Jean Paul Gaultier told Viva he cast her as his couture bride last year because, "I think that her message of tolerance and acceptance is very important today, and she is also such a fashion icon". He says he cannot talk for the rest of the fashion industry, but gender is something he has been interested in and has been exploring for more than 30 years.

“I have put men in skirts since 1984, my show was called ‘Male Object’. Since the beginning of my career I wanted to show women can be strong and men can have a soft side.”
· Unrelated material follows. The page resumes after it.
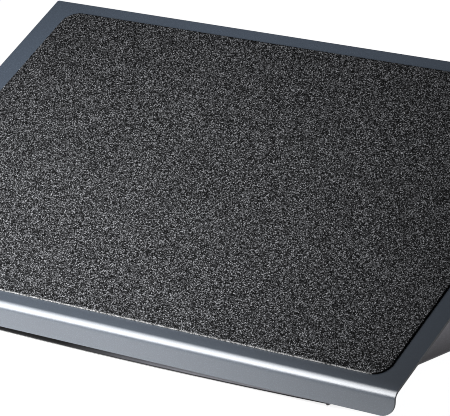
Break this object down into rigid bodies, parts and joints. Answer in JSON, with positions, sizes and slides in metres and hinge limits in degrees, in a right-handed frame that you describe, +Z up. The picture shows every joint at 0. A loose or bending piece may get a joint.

Conchita says she doesn't blame people for not fully understanding gender issues, especially if they have never been surrounded by the conversation. She is grateful for shows like Transparent, with Jeffrey Tambor winning a Golden Globe award this year for his performance as a transgender parent, and to Bruce Jenner for sharing his personal struggles with gender identity and that now, more than ever, people are talking about gender differences.

"I wouldn't dare call it a trend," she explains passionately, "I think it's a huge movement because these issues have always been important they just haven't been discussed at a mainstream level."

• Conchita's debut album is released on May 22, and her autobiography Being Conchita - We Are Unstoppable, was released last week. Eurovision 2015 begins today.